§ Task objective: Return the material below in full and exactly.

§ Supplied material:

"""

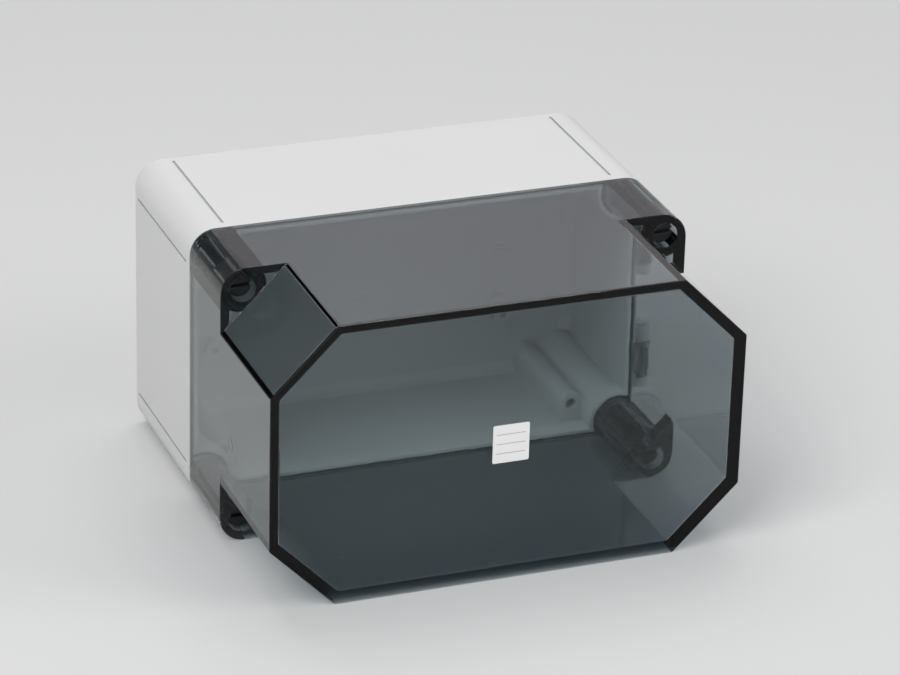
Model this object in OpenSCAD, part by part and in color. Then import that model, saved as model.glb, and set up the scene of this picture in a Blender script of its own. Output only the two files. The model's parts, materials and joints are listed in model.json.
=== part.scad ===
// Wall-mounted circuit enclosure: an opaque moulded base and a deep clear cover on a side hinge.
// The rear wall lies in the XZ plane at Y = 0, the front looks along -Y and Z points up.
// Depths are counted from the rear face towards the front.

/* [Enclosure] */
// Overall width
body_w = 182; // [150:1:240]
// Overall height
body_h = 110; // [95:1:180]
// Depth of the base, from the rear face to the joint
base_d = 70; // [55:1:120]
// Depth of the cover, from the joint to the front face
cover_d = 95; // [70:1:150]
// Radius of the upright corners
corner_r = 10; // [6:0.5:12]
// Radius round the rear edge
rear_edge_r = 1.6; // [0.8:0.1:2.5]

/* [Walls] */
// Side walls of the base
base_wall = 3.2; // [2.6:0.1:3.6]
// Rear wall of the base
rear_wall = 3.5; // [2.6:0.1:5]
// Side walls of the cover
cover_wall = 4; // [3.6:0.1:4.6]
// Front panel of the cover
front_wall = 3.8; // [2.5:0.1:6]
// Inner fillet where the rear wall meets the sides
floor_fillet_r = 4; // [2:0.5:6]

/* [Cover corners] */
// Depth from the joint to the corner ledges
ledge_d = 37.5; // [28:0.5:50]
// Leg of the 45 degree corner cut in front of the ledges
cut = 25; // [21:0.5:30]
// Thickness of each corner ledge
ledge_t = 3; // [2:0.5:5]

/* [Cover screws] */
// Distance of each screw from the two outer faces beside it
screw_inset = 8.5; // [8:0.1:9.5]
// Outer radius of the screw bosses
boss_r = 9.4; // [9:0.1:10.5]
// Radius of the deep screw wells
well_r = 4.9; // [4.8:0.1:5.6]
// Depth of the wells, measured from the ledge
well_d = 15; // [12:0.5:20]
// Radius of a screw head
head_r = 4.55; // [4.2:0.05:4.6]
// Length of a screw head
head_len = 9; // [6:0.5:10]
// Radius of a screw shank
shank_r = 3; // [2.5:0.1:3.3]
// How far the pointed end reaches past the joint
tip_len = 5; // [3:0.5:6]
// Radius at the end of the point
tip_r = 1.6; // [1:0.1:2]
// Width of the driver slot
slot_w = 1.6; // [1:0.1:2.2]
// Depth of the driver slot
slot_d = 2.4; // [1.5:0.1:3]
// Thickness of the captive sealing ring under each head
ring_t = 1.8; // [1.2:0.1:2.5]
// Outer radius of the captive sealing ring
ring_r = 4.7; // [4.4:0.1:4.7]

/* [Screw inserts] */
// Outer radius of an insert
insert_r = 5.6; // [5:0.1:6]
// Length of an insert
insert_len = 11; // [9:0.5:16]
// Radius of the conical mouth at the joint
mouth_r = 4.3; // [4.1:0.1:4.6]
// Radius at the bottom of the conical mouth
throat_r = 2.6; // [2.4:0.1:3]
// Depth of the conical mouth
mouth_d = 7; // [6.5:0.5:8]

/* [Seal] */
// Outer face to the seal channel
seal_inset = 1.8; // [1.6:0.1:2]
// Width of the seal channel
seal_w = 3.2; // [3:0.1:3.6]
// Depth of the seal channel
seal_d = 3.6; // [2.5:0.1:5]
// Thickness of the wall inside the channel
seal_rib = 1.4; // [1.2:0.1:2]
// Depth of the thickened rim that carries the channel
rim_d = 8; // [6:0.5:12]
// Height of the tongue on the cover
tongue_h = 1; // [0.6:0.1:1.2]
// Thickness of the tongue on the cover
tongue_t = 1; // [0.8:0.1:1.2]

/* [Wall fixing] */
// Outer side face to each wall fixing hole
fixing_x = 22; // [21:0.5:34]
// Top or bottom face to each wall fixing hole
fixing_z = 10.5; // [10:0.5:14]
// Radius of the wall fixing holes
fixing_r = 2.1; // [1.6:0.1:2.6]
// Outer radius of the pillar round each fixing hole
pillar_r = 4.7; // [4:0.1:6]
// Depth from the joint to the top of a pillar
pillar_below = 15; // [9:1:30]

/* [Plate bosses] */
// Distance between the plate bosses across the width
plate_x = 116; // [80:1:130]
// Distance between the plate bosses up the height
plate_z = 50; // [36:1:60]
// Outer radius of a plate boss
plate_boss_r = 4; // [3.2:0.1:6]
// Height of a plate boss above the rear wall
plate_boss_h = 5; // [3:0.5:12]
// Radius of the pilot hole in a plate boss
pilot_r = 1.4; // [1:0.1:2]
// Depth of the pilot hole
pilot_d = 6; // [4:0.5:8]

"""

§ Task result:
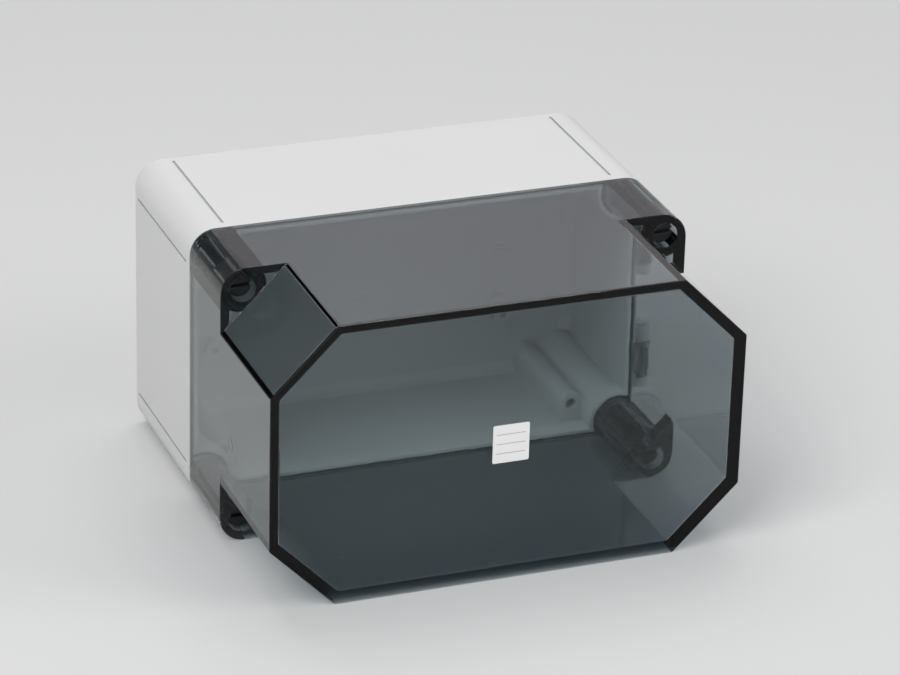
Model this object in OpenSCAD, part by part and in color. Then import that model, saved as model.glb, and set up the scene of this picture in a Blender script of its own. Output only the two files. The model's parts, materials and joints are listed in model.json.
=== part.scad ===
// Wall-mounted circuit enclosure: an opaque moulded base and a deep clear cover on a side hinge.
// The rear wall lies in the XZ plane at Y = 0, the front looks along -Y and Z points up.
// Depths are counted from the rear face towards the front.

/* [Enclosure] */
// Overall width
body_w = 182; // [150:1:240]
// Overall height
body_h = 110; // [95:1:180]
// Depth of the base, from the rear face to the joint
base_d = 70; // [55:1:120]
// Depth of the cover, from the joint to the front face
cover_d = 95; // [70:1:150]
// Radius of the upright corners
corner_r = 10; // [6:0.5:12]
// Radius round the rear edge
rear_edge_r = 1.6; // [0.8:0.1:2.5]

/* [Walls] */
// Side walls of the base
base_wall = 3.2; // [2.6:0.1:3.6]
// Rear wall of the base
rear_wall = 3.5; // [2.6:0.1:5]
// Side walls of the cover
cover_wall = 4; // [3.6:0.1:4.6]
// Front panel of the cover
front_wall = 3.8; // [2.5:0.1:6]
// Inner fillet where the rear wall meets the sides
floor_fillet_r = 4; // [2:0.5:6]

/* [Cover corners] */
// Depth from the joint to the corner ledges
ledge_d = 37.5; // [28:0.5:50]
// Leg of the 45 degree corner cut in front of the ledges
cut = 25; // [21:0.5:30]
// Thickness of each corner ledge
ledge_t = 3; // [2:0.5:5]

/* [Cover screws] */
// Distance of each screw from the two outer faces beside it
screw_inset = 8.5; // [8:0.1:9.5]
// Outer radius of the screw bosses
boss_r = 9.4; // [9:0.1:10.5]
// Radius of the deep screw wells
well_r = 4.9; // [4.8:0.1:5.6]
// Depth of the wells, measured from the ledge
well_d = 15; // [12:0.5:20]
// Radius of a screw head
head_r = 4.55; // [4.2:0.05:4.6]
// Length of a screw head
head_len = 9; // [6:0.5:10]
// Radius of a screw shank
shank_r = 3; // [2.5:0.1:3.3]
// How far the pointed end reaches past the joint
tip_len = 5; // [3:0.5:6]
// Radius at the end of the point
tip_r = 1.6; // [1:0.1:2]
// Width of the driver slot
slot_w = 1.6; // [1:0.1:2.2]
// Depth of the driver slot
slot_d = 2.4; // [1.5:0.1:3]
// Thickness of the captive sealing ring under each head
ring_t = 1.8; // [1.2:0.1:2.5]
// Outer radius of the captive sealing ring
ring_r = 4.7; // [4.4:0.1:4.7]

/* [Screw inserts] */
// Outer radius of an insert
insert_r = 5.6; // [5:0.1:6]
// Length of an insert
insert_len = 11; // [9:0.5:16]
// Radius of the conical mouth at the joint
mouth_r = 4.3; // [4.1:0.1:4.6]
// Radius at the bottom of the conical mouth
throat_r = 2.6; // [2.4:0.1:3]
// Depth of the conical mouth
mouth_d = 7; // [6.5:0.5:8]

/* [Seal] */
// Outer face to the seal channel
seal_inset = 1.8; // [1.6:0.1:2]
// Width of the seal channel
seal_w = 3.2; // [3:0.1:3.6]
// Depth of the seal channel
seal_d = 3.6; // [2.5:0.1:5]
// Thickness of the wall inside the channel
seal_rib = 1.4; // [1.2:0.1:2]
// Depth of the thickened rim that carries the channel
rim_d = 8; // [6:0.5:12]
// Height of the tongue on the cover
tongue_h = 1; // [0.6:0.1:1.2]
// Thickness of the tongue on the cover
tongue_t = 1; // [0.8:0.1:1.2]

/* [Wall fixing] */
// Outer side face to each wall fixing hole
fixing_x = 22; // [21:0.5:34]
// Top or bottom face to each wall fixing hole
fixing_z = 10.5; // [10:0.5:14]
// Radius of the wall fixing holes
fixing_r = 2.1; // [1.6:0.1:2.6]
// Outer radius of the pillar round each fixing hole
pillar_r = 4.7; // [4:0.1:6]
// Depth from the joint to the top of a pillar
pillar_below = 15; // [9:1:30]

/* [Plate bosses] */
// Distance between the plate bosses across the width
plate_x = 116; // [80:1:130]
// Distance between the plate bosses up the height
plate_z = 50; // [36:1:60]
// Outer radius of a plate boss
plate_boss_r = 4; // [3.2:0.1:6]
// Height of a plate boss above the rear wall
plate_boss_h = 5; // [3:0.5:12]
// Radius of the pilot hole in a plate boss
pilot_r = 1.4; // [1:0.1:2]
// Depth of the pilot hole
pilot_d = 6; // [4:0.5:8]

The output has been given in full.